I'm an employed software developer. According to my contract, all the code I write for my employer, belongs to my employer.

However, I wrote some code at home, which uses my employers in-house SDK. This SDK is open accessible via our website, so basically my code could have been written by anyone and I never have been told to write it or such.
I just wrote it to make my own work easier.

The SDK is under copyright but everyone can download it at my employers website.

The issued code is in Lua, a script language which is not compiled and thus no part of the SDK is inside the code. It just needs the SDK to run.

Due I have written it in private time and it never has been part of a project officially, do I own the rights on it?

I'd like to use this code as a coding example in a hiring process.

More specific:
I'm writing applications for a micro controller which is a house development of my employer. I wrote some functions for this controller, for example one which saves the framebuffer into .bmp or such.

  • "The SDK is under copyright" - what kind of copyright? What permissions does the copyright grant you? Commented May 23, 2016 at 13:15
  • The readme just says: "(c) COMPANY NAME AND ADDRESS The software is provided "as is" and the author disclaims all warranties with regard to this software including all implied warranties of merchantability and fitness. In no event shall the author be liable for any special, direct, indirect, or consequential damages or any damages whatsoever resulting from loss of use, data or profits, whether in an action of contract, negligence or other tortious action, arising out of or in connection with the use or performance of this software."
    – jawo
    Commented May 23, 2016 at 13:17
  • 1
    That "readme" doesn't look like a copyright to me.

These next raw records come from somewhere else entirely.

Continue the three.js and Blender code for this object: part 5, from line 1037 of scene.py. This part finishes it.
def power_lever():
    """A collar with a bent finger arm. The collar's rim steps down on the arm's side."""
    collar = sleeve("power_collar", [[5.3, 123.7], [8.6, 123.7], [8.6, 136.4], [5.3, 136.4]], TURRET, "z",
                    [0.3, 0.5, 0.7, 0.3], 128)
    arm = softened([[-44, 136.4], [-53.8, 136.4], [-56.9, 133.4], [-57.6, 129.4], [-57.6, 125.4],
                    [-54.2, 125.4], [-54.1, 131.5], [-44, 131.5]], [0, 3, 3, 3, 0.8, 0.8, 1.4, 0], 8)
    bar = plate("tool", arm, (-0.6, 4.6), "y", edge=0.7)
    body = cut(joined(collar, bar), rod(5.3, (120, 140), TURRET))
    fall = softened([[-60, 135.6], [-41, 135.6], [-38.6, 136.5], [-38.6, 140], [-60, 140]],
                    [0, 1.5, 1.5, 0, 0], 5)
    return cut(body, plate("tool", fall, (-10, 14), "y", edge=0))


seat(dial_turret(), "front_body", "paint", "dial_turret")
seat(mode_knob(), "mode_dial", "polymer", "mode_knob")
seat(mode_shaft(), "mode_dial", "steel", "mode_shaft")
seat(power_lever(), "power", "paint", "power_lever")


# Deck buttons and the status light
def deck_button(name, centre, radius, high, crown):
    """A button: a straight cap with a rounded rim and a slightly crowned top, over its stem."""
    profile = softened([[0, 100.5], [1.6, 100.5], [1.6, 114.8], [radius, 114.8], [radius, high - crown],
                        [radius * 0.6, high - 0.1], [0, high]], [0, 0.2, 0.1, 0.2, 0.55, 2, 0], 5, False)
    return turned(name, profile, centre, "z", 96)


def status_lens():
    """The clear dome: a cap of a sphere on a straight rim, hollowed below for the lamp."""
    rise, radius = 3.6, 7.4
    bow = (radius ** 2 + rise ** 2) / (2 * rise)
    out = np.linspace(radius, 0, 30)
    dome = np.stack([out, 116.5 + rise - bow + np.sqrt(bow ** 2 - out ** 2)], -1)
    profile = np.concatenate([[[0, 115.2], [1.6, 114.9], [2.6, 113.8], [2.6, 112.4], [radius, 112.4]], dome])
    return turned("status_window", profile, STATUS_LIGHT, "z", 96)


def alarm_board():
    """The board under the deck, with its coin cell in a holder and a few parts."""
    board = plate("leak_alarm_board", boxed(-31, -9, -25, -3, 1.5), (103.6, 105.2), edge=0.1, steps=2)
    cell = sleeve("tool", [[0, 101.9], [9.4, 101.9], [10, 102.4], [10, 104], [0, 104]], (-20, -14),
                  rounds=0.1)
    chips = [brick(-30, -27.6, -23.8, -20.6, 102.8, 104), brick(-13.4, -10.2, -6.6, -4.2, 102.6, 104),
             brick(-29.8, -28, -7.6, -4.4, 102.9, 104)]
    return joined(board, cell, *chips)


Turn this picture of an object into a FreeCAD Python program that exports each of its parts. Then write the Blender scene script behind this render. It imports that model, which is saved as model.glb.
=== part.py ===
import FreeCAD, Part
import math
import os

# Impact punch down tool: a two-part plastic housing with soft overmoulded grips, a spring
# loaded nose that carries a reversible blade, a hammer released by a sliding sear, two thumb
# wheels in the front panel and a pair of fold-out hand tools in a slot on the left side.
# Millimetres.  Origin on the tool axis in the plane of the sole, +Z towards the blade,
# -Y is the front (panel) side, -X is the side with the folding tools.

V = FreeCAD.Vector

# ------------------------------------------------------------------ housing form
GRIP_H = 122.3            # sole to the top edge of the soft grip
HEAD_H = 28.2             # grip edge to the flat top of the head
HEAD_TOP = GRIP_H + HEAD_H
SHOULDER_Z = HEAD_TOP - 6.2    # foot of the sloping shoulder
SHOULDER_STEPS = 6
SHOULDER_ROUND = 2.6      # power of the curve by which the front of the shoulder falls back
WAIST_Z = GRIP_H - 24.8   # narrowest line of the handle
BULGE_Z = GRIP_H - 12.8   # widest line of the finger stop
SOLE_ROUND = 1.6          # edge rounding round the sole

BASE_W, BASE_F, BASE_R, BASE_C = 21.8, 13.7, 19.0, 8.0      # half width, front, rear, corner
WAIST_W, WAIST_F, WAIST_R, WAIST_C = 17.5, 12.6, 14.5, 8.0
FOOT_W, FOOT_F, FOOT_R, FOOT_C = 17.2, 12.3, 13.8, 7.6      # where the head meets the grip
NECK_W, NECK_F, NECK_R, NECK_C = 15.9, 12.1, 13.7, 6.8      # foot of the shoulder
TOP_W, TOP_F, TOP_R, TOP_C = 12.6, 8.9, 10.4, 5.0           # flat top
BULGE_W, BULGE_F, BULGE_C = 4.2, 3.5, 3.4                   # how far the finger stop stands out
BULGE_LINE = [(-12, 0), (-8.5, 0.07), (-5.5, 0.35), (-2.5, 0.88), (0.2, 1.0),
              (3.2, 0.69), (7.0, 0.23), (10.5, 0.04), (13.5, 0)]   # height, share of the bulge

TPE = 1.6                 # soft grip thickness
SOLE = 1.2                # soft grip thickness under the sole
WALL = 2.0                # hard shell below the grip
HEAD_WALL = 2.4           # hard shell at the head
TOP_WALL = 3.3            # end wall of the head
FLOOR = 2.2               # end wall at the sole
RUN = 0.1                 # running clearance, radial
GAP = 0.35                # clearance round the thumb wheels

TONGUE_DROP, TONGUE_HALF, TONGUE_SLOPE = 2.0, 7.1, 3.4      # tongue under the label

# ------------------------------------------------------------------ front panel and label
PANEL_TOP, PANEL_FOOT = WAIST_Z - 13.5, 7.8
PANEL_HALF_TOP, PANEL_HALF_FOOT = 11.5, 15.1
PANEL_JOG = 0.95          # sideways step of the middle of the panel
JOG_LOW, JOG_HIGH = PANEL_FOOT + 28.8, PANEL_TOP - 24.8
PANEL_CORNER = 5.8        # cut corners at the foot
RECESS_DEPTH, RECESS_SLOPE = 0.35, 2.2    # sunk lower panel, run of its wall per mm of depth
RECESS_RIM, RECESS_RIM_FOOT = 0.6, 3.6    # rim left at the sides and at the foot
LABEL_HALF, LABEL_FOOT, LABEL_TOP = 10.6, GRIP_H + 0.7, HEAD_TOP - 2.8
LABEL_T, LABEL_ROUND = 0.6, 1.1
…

Commented May 23, 2016 at 13:22
  • 1
    IANAL but if you used the code at work to make your own work easier then I would take that as code for your employer.
    – paparazzo
    Commented May 23, 2016 at 13:49
  • 1
    This looks like a purely legal question to me. Voting to close as off-topic. AFAIK, the answer would depend on the jurisdiction and type of employment contract.
    – sleske
    Commented May 23, 2016 at 14:29

2 Answers 2


This is going to depend on the contract you signed.

Some employers do stipulate that all ideas created by the employee are theirs, no matter where and how they were created. Other employers are more lenient in what they claim as theirs.

Another point to consider is did you write your code on your own computer, or on a company supplied computer?

When it comes down to it you need to inspect your contract (which we can't do unless you hold it up to the monitor), plus IANAL, so I can't advise on legal issues.

  • Why the down vote?
    – Peter M
    Commented May 23, 2016 at 13:21
  • 1
    Some people seem to downvote answers they don't like, independent of correctness. I've stopped trying to understand drive-by downvotes.
    – keshlam
    Commented May 23, 2016 at 14:53

Does the company web site where the SDK can be downloaded require any kind of authentication and do you have to acknowledge the terms of service before downloading? It does not sound like its open to the public. If it is not, and your code could not have been written without the SDK, then the code you wrote is company property.

Maybe you could put a "credit" into your source code?

  • You need to check your contract with the company. In our field the contract often does say the company would own this.
    – keshlam
    Commented May 23, 2016 at 14:56
  • 1
    This doesn't really make sense. As an analogy, I need to download the Java SDK in order to make a Java program. But that certainly doesn't mean that Oracle owns my Java program. Regardless of what their terms say.
    – Brandin
    Commented May 23, 2016 at 18:43
  • Brandin You ar eactually driving home my point. What you are overlooking is that Oracle makes their SDK available to the public and do not require a login to download it, only that you agree to their license agreement.